Always with any new path, you start here, and you end up over there. I took a picture, I heavily edited that picture, and then I printed it out. The last part makes it a lot more real to me. So much of what I do is mix analog with digital. Often, the creation that comes from that marriage languishes as a digital file after you’re done. That’s all well and good, but it feels like a creation stuck in purgatory. Something that you encounter in the real world, see with your eyes, or touch with your hands, makes it real. Ones and zeroes are only waiting to exist. So, I made them real by getting cheap prints of them. I don’t know where you get nice prints, and I’m not sure if nice is for me. I like cheap tools. I like broken ones. I printed these off at Walgreens using a 40% off coupon. Three prints, at 16x20, which was essentially just a large, printed picture like any 4x6, ended up being about $38.00. Not an exorbitant amount of money, but enough to make me think about the purchase.

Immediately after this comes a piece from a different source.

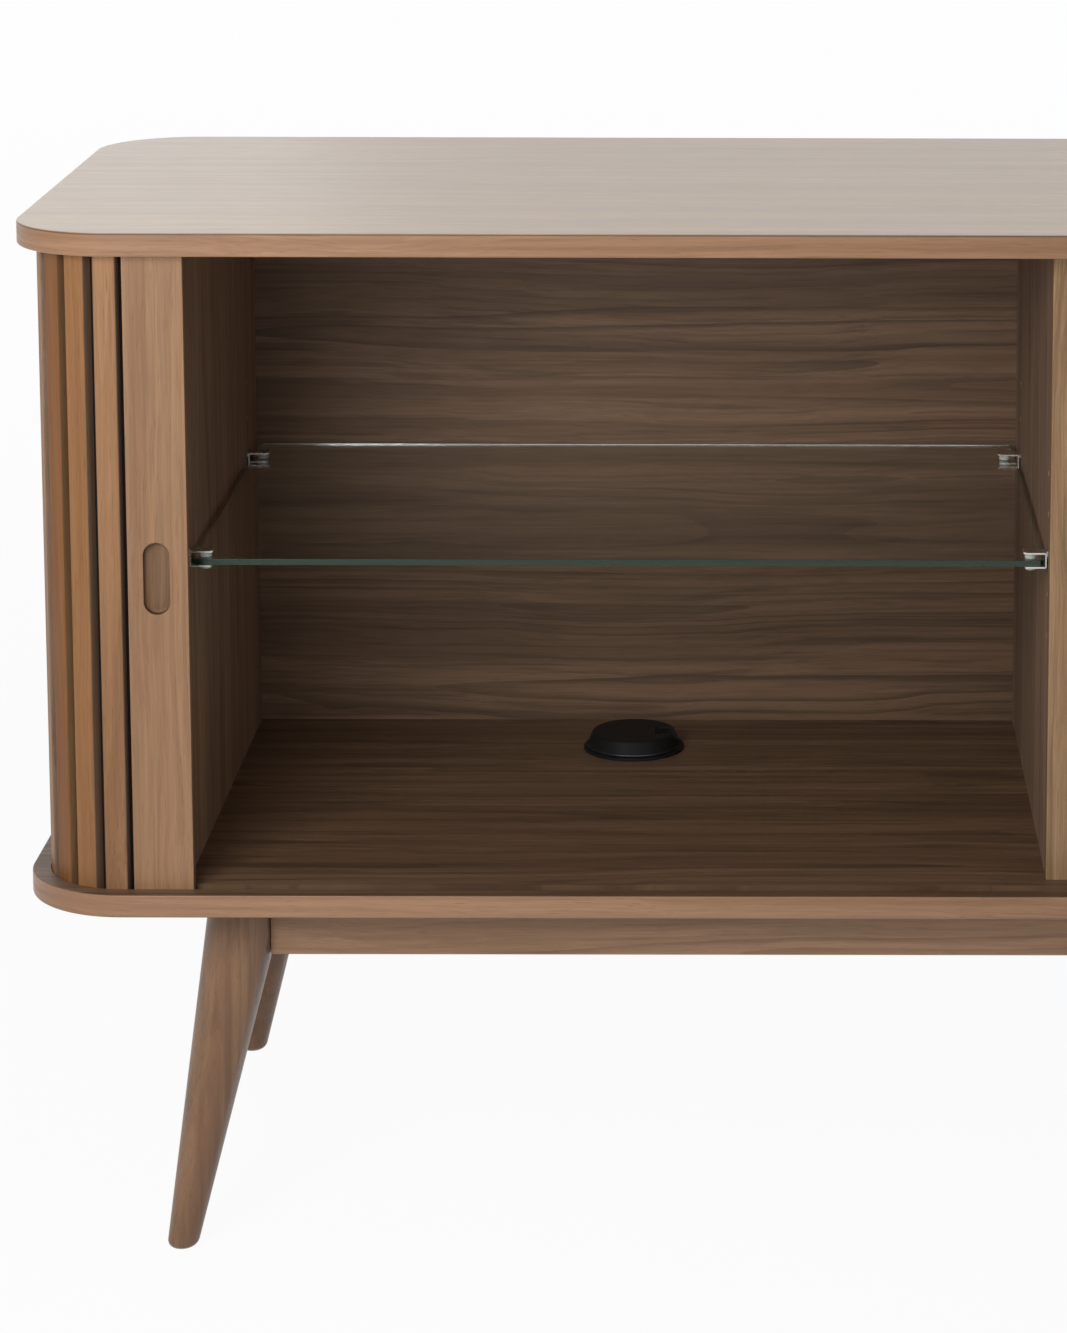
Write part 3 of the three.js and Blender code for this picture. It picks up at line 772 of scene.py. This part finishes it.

Wanting to continue seeing how these will turn out, by getting more of them printed, I thought about trying to sale some online. This is never good. I hate having to do this. Whenever you ask for money, people flee as quickly as they can. They’ll take free shit from you for years and years, though. When you come graveling, people won’t even click “like” on what you’ve created. It’s like seeing a homeless person sucking on their socks at the bus stop. Don’t look. Keep moving and he won’t notice us and ask us to join him in the intergalactic senate. As I imagined, no one took the bait. No matter, I’ll keep making these, but I’ll have to be pickier about which ones I print and then lay on a giant pile of shit no one is interested in.
A quick side-note, Miles took pictures of me holding up the prints. I’ve drafted him to take pictures more than once. Although he’s not great at taking just what is needed, he takes enough to get the job done, which coincidentally is my approach to photography. While he was snapping away, Misty got him in the middle of his photo shoot. He’s easy to work with, professional…not bad. I know I’ll end up using him many more times in the future.